Your task →
Reproduce the data below verbatim from the line containing "What bpy script" through its final line, and produce nothing more.

Entries →

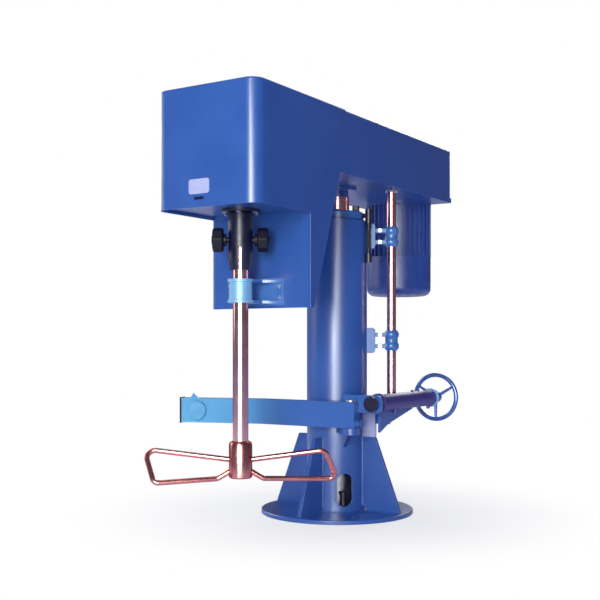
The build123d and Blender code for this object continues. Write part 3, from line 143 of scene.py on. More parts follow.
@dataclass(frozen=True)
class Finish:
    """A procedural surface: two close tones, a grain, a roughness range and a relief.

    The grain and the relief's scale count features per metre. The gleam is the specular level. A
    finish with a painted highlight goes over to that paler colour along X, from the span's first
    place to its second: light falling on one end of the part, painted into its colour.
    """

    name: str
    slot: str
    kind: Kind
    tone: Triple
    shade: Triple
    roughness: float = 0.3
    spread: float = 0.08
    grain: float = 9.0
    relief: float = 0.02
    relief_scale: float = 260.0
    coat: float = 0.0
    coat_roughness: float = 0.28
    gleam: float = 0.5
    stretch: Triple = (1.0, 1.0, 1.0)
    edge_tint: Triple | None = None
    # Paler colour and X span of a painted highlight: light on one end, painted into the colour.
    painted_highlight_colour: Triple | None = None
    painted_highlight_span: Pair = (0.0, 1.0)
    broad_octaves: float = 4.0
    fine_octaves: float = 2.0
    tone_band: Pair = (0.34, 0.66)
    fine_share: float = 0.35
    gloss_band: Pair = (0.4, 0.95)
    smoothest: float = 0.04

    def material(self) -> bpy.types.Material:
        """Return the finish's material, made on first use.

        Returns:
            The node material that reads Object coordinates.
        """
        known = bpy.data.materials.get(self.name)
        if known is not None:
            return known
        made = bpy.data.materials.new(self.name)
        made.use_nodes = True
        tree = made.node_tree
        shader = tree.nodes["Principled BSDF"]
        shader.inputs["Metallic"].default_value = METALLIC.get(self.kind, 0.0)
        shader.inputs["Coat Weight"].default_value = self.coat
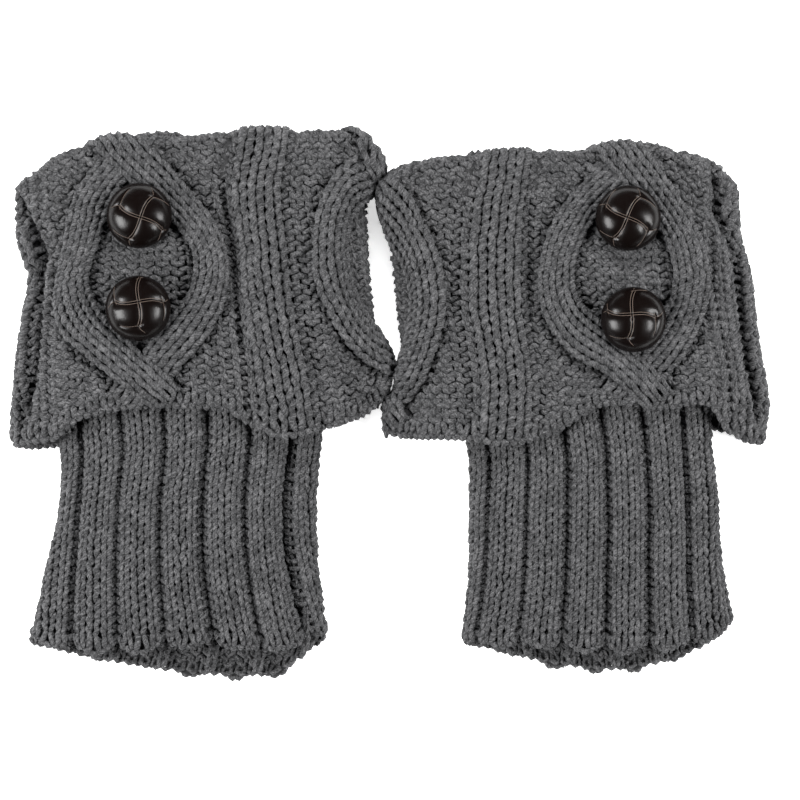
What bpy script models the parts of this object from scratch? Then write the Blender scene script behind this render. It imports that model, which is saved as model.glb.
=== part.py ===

Finished exercise →
What bpy script models the parts of this object from scratch? Then write the Blender scene script behind this render. It imports that model, which is saved as model.glb.
=== part.py ===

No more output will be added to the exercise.